- Sandy Hill Sandy Hill
- Coordinates: 30°16′41″N 96°19′33″W﻿ / ﻿30.27806°N 96.32583°W
- Country: United States
- State: Texas
- County: Washington
- Elevation: 335 ft (102 m)
- Time zone: UTC-6 (Central (CST))
- • Summer (DST): UTC-5 (CDT)
- Area code: 979
- GNIS feature ID: 1379025

= Sandy Hill, Texas =

Sandy Hill is an unincorporated community in Washington County, Texas, United States. According to the Handbook of Texas, the community had a population of 50 in 2000. It is located within the Greater Houston metropolitan area.

==History==
Near Little Rocky Creek on Hardeman Branch is a hill with a 343 ft elevation. German immigrants established the settlement, which grew in the early part of the 20th century. The current church structure for St.
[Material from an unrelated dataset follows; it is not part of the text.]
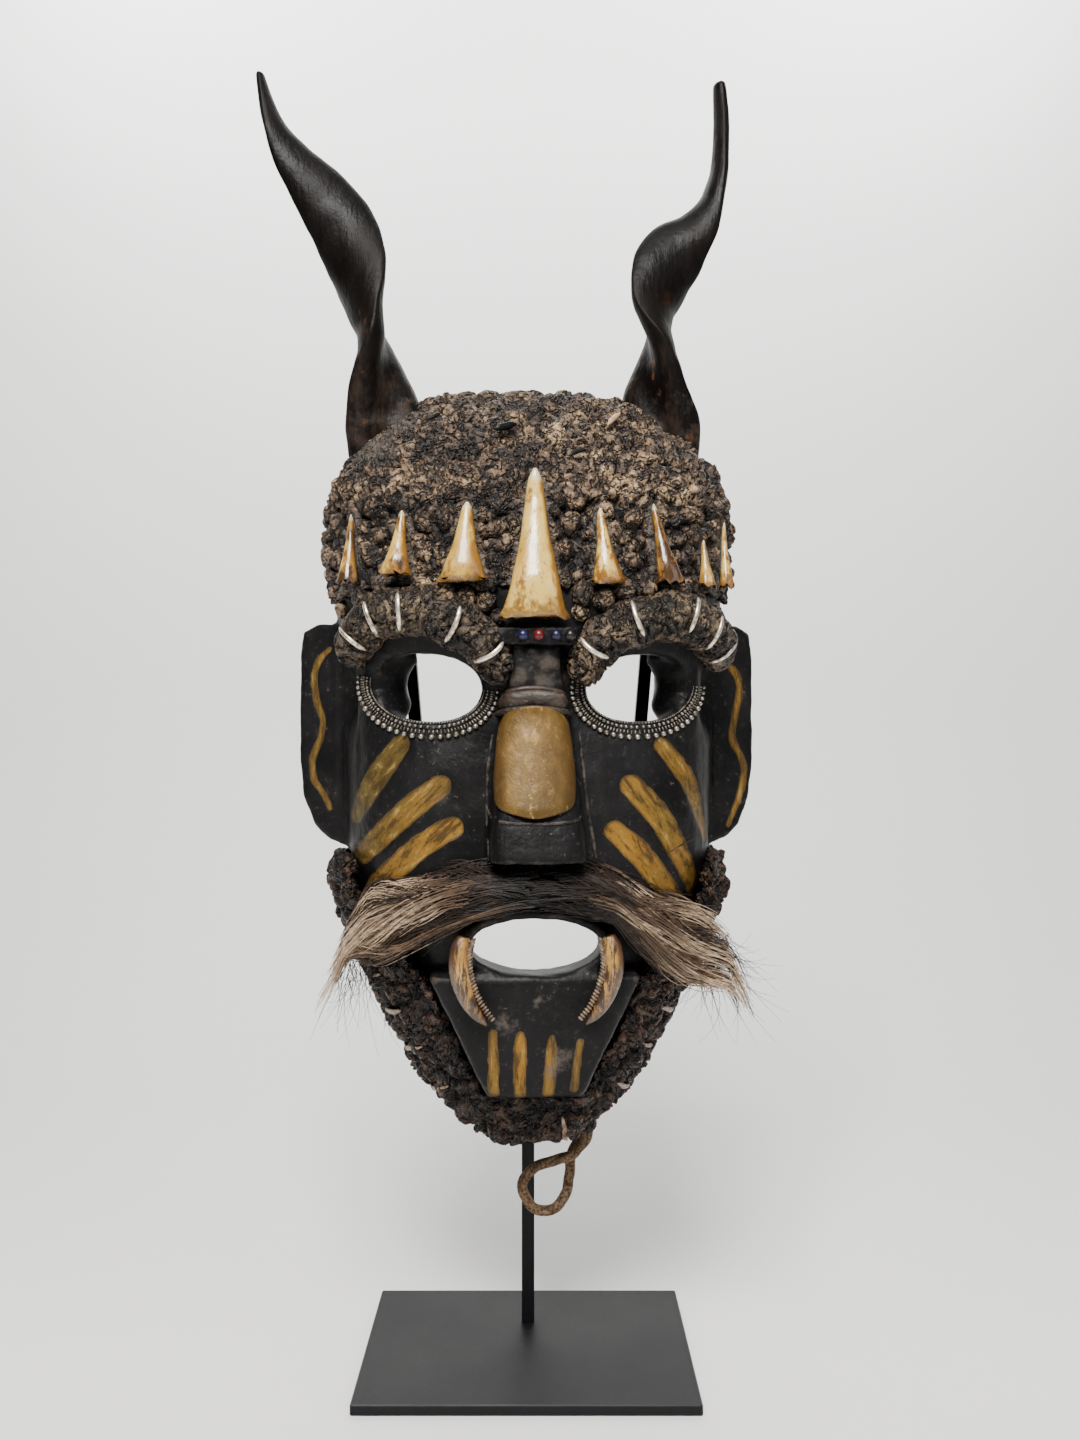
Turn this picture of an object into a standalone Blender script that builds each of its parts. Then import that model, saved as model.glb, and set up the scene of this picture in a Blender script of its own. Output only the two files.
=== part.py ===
"""A carved wooden dance mask with horns, teeth, tusks and a crusted crown, held up on a steel display stand."""

import math

import bmesh
import bpy
from mathutils import Vector

# Stand, in metres
PLATE_WIDTH = 0.150
PLATE_DEPTH = 0.1127
PLATE_THICKNESS = 0.005
PLATE_EDGE = 0.0006
ROD_SIDE = 0.006
ROD_BEHIND_CENTRE = 0.0227
FORK_BAR_ABOVE_CHIN = 0.025
FORK_WIDTH_AT_BAR = 0.084
FORK_WIDTH_AT_TIPS = 0.128
FORK_TIP_CLEARANCE = 0.0012
TIP_SEARCH_STEPS = 200

# Wooden mask. Heights on it are measured from its chin
MASK_SIDE_SHIFT = 0.0006
MASK_TURN_DEGREES = 3.0
CHIN_HEIGHT = 0.116
MASK_HEIGHT = 0.330
MASK_WIDTH = 0.191
MASK_DEPTH = 0.092
RIM_BEHIND_ROD = 0.0073
CHIN_RIM_SETBACK = 0.0165
WALL = 0.009
MASK_ROWS = 24
MASK_COLUMNS = 22
HOLLOW_ROWS = 10
HOLLOW_COLUMNS = 10

# Openings through the face
EYE_WIDTH = 0.048
EYE_HEIGHT = 0.031
EYE_SPACING = 0.0920
EYE_CENTRE_HEIGHT = 0.1940
EYE_TOP_SHARE = 0.88
EYE_LEAN_SHARE = 0.05
EYE_POWER = 0.9
EYE_POINTS = 18
MOUTH_WIDTH = 0.056
MOUTH_HEIGHT = 0.0235
MOUTH_CENTRE_HEIGHT = 0.0845
LIP_WIDTH = 0.0045
LIP_PROUD = 0.004

# Ears, nose and jaw, carved from the same block
EAR_HEIGHT = 0.104
EAR_CENTRE_HEIGHT = 0.1730
EAR_REACH = 0.107
EAR_THICKNESS = 0.008
EAR_FRONT = -0.006
EAR_SWEEP = 0.012
EAR_ROOT_SHARE = 0.84
NOSE_TOP_HEIGHT = 0.2110
NOSE_BASE_HEIGHT = 0.1208
NOSE_TOP_WIDTH = 0.021
NOSE_BASE_WIDTH = 0.040
NOSE_PROUD = 0.027
NOSE_STATIONS = 9
NOSE_SIDES = 9
NOSE_ROUNDING_SHARE = 0.22
ROOT_SHARE = 0.6
JAW_TOP_HEIGHT = 0.0730
JAW_BASE_HEIGHT = 0.0205
JAW_TOP_WIDTH = 0.090
JAW_BASE_WIDTH = 0.040
JAW_PROUD = 0.009
JAW_EDGE = 0.002

# Crusts of resin and hair
CRUST_THICKNESS = 0.0075
CRUST_THIN = 0.003
CRUST_LUMP = 0.0022
CRUST_LOWER_EDGE = 0.2340
CRUST_THICK_FROM = 0.2720
CRUST_RISE = 0.016
CRUST_ROWS = 9
CRUST_COLUMNS = 18
CRUST_REACH_DEGREES = 76
CRUST_FADE_DEGREES = 9
CRUST_EDGE_SHARE = 0.35
CRUST_SUNK = 0.002
BEARD_THICKNESS = 0.0130
BEARD_FRONT_THICKNESS = 0.0050
BEARD_DROP = 0.0120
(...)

Matthew's Lutheran Church was built in 1915 after the congregation was established in 1907. It joined the Texas Synod in 1912. Sandy Hill's population increased from a low of ten during the Great Depression to an estimated fifty by 1945 and maintained that figure through 2000. Ranching is the primary economic activity in the area.

==Geography==
Sandy Hill is located on Farm to Market Road 2621 on Sandy Hill Road near its intersection with Farm to Market Road 50, 9 mi west of the Brazos River and 8 mi northeast of Brenham in northeastern Washington County.

==Education==
Today, the community is served by the Brenham Independent School District.